Here’s my review of Wagamese’s novel Indian Horse which I read back in July of 2013.

4 Stars

The narrator of this novel is Saul Indian Horse, a First Nations former hockey star undergoing treatment for alcoholism. In rehab he is encouraged to tell his story as a form of healing and so he writes what amounts to his autobiography.

Saul is an Ojibway from northern Ontario; at the age of eight, in the early 1960s, he is placed in a government-sanctioned, church-run residential school where “There were no grades or examinations. The only test was our ability to endure.” There, like so many Native children, he experiences and/or witnesses beatings, rapes, and countless humiliations. He describes life at the school, the place which “took all the light from my world,” as hell on earth: “When your innocence is stripped from you, when your people are denigrated, when the family you came from is denounced and your tribal ways and rituals, are pronounced backward, primitive, savage, you come to see yourself as less than human. That is hell on earth, that sense of unworthiness. That’s what they inflicted on us.”

What saves Saul is the game of hockey introduced to him by a young priest, a game for which Saul proves to have an almost preternatural understanding. His natural talent and determination to perfect his skills make a career in the sport a possibility, but as his opportunities increase so does the racism he faces.

I know a bit about the abuse faced by children who were forcibly removed from their families and suffered physical, sexual, and emotional abuse in residential schools, but this is the first novel I have read written from the perspective of a survivor. It is the details of the abuse that are shocking, but it is their very specificity that adds credibility to this work of fiction. The author’s emotionally restrained style in which he avoids gratuitous details and an accusatory tone - and even remains polite - ensures that the reader cannot dismiss the novel as a bitter diatribe which exaggerates for the sake of effect.
It is clear who bears responsibility for the abuse and its consequences for future generations, but Saul is also given some advice about healing: “’They scooped out our insides, Saul. We’re not responsible for that. We’re not responsible for what happened to us. None of us are. . . . But our healing – that’s up to us. That’s what saved me. Knowing it was my game.’”

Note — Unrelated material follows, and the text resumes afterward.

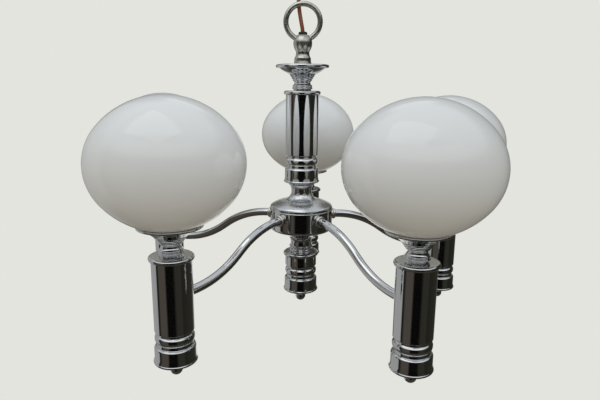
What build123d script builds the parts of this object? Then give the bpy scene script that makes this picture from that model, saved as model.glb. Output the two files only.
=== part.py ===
"""Five-arm chandelier: opal globes on chrome columns, hung from a cast loop.

A threaded tube runs down the middle and clamps the loop, top dish, upper column,
hub and lower column between the loop and a ball finial. Five bent tubes leave the
hub and enter the side of five outer columns, and each column is clamped in the
same way between a ball finial and a lampholder. A glass globe rests on the rim of
each outer column's gallery, centred by three leaf springs, and lifts off upwards.

Millimetres, +Z up. The origin is where a hook bears, on the inner top of the loop.
"""

import os
from math import asin, atan2, cos, pi, radians, sin, sqrt, tan

from build123d import *

os.makedirs("parts", exist_ok=True)

# Arms
arm_count = 5
first_arm_angle = 90.0  # degrees from +X, so one arm points along +Y
arm_reach = 202.0  # chandelier axis to column axis
arm_r = 5.0
arm_bore_r = 3.9
arm_drop = 46.5
arm_slope_share = 0.233  # of the run from hub to column, either side of its middle
arm_bend_share = 0.871  # of half the sloping stretch, taken by each bend
arm_entry_depth = 44.0  # below a column's top plane
arm_hole_clearance = 0.15
collar_r = 6.9
collar_length = 5.0
collar_bead = 3.0
collar_bead_bulge = 0.6
collar_neck_r = 6.0

# Threaded tube, nuts and wires
rod_r = 5.0
rod_bore_r = 3.5
rod_clearance = 0.1
nut_across_flats = 14.0
nut_length = 3.0
nut_overhang = 1.5  # arm tube left beyond its locknut
nut_gap = 0.3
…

The one part of the book I did not enjoy is the descriptions of the many hockey games. I am not a fan of hockey (a blasphemous admission for a Canadian) and know little about it and so found my eyes glazing over in the sections detailing technicalities of the sport. It is not necessary to become tediously repetitive to make it obvious that hockey provides an escape Saul and that he is an exceptionally talented player. I will admit, however, that the use of Canada’s national game as a metaphor for Saul’s plight (and that of other aboriginal youth) is genius: a young man has the talent and work ethic to strive for the dream of Canadian youth – a shot at the National Hockey League – but the dream may be unattainable because of systemic racism.

Stories are an integral part of Saul’s culture. One man tells Saul, “’Ojibways are the best storytellers I know’” although Saul thinks that his people have “stepped beyond the influence of our legends. That was a border my generation crossed, and we pine for a return.” But in rehab Saul is told that it is necessary for him to know and understand his story in order to heal his broken spirit. Likewise, it is necessary for all of us to know and understand our hiSTORY.

I’m starting a list of should-read novels for all Canadians; in the First Nations category, I have thus far included Three Day Road by Joseph Boyden and Incidents in the Life of Markus Paul by David Adams Richards. Indian Horse now joins the list. It forces us to face the shameful part of our history in which it was not the victims of residential schools that were the savages.